Cleanroom and Aseptic Manufacturing Disinfectant Validations: What Are They All About?

Posted on: February 12, 2012

Cleanroom and Aseptic Manufacturing Disinfectant Validations: What Are They All About?

The terms “cleanroom disinfectant validation”, “disinfectant validation”, and “cleaning validation” are bounced around by quality managers in the pharmaceutical, biologic and aseptic manufacturing industries all the time, but how many of us really understand what they mean and why they are important?

These validations are critical to assuring that your company complies with current good manufacturing practices (cGMP). They are also crucial to assuring that you are in control of the production environment and are effectively limiting the potential for contamination. Most importantly, these validations are regularly being reviewed by auditors during inspections.  Having a validation in place assures you are in compliance with regulatory requirements and ensures that you know how the products you’ve chosen to disinfect your manufacturing environment perform when used according to your SOPs.

What is a cleanroom disinfectant validation?

A cleanroom disinfectant validation is a formal evaluation and validation of the products and procedures you use to disinfect your cleanroom.  It should minimally include the key surfaces in your cleanroom (epoxy or tile flooring, stainless steel, glass, plastics) and key organisms (vegetative, fungal and spore formers, as well as specific environmental organisms from your site). A good guideline to consider is USP <1072>. This document provides information on how to select disinfectants for use in your cleanrooms as well as suggested testing methodology and acceptance criteria.

How is the testing done?

Standard and environment-specific test organisms are grown by the testing laboratory in a fashion that assures they are healthy, pure cultures. On the day of test, the organism suspension is applied to carriers representative of the surfaces in your facility.

The inoculated organisms are dried onto the surface then treated with the disinfectants in a manner consistent with the application procedures outlined in your internal SOPs. If you have not yet developed a procedure, ATS Labs suggests following the instructions for use on the disinfectant label. Following treatment, the surviving organisms on the carriers are enumerated and compared to a population control to determine the percent and log reduction achieved by the disinfectant. USP <1072> indicates that for bacterial spore formers (eg.,Bacillus subtilis), a minimum of a 2 log10 reduction should be demonstrated. Likewise, for vegetative bacteria (eg.,Pseudomonas aeruginosa or Staphylococcus aureus) and fungal organisms (eg., Aspergillus brasiliensis or Penicillium chrysogenum) a minimum of a 3 log10 reduction should be demonstrated.

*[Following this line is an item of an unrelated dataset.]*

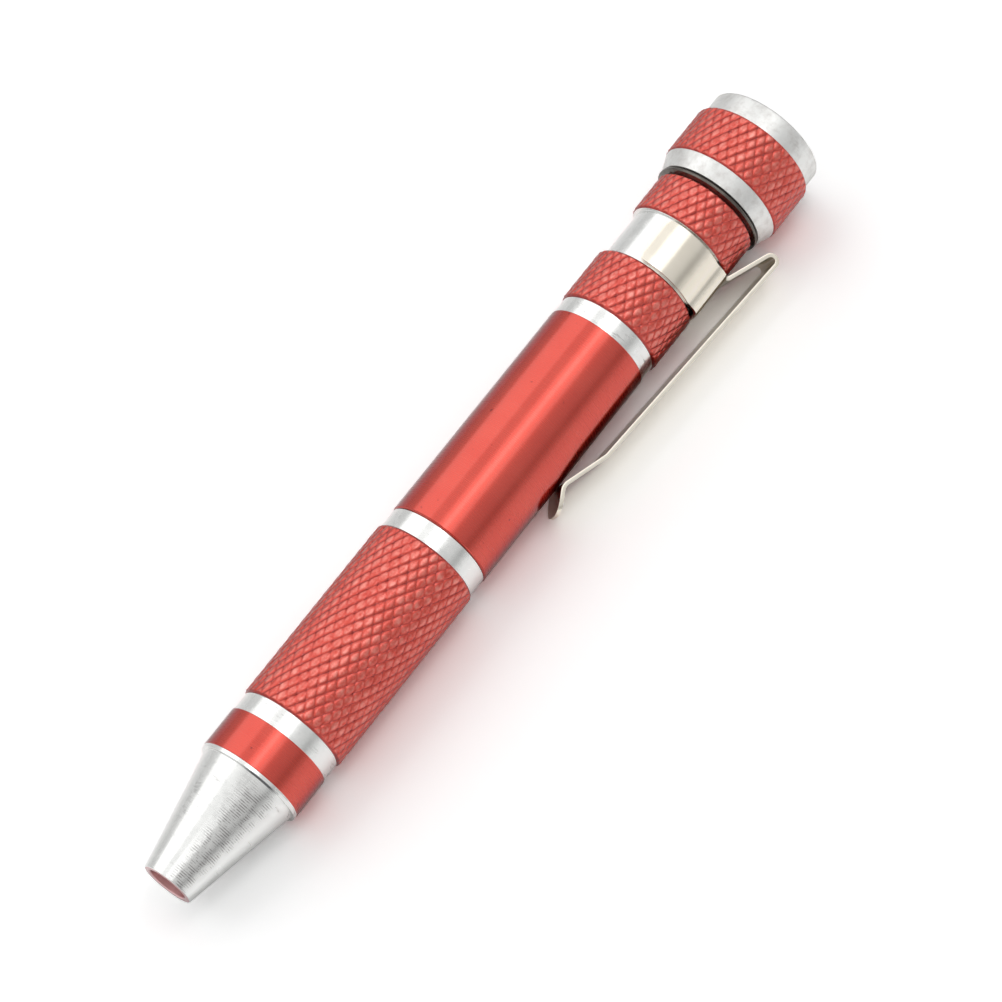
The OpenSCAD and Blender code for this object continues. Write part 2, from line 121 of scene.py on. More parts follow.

When should a cleanroom disinfectant validation be performed?

The short answer is that a disinfectant validation can be performed at any time. However, ideally a disinfectant validation should be performed at the time that your procedures for disinfecting your cleanroom are developed, and before you begin manufacturing product. At a minimum, this validation must be done before a FDA cGMP audit occurs. Additionally, if there have been changes to your disinfection procedures or if new materials have been introduced, you should consider verifying that the changes made do not impact your ability to disinfect the area. Finally, you should consider revalidating your procedures or verifying efficacy if you begin to consistently recover specific isolates during routine environmental monitoring.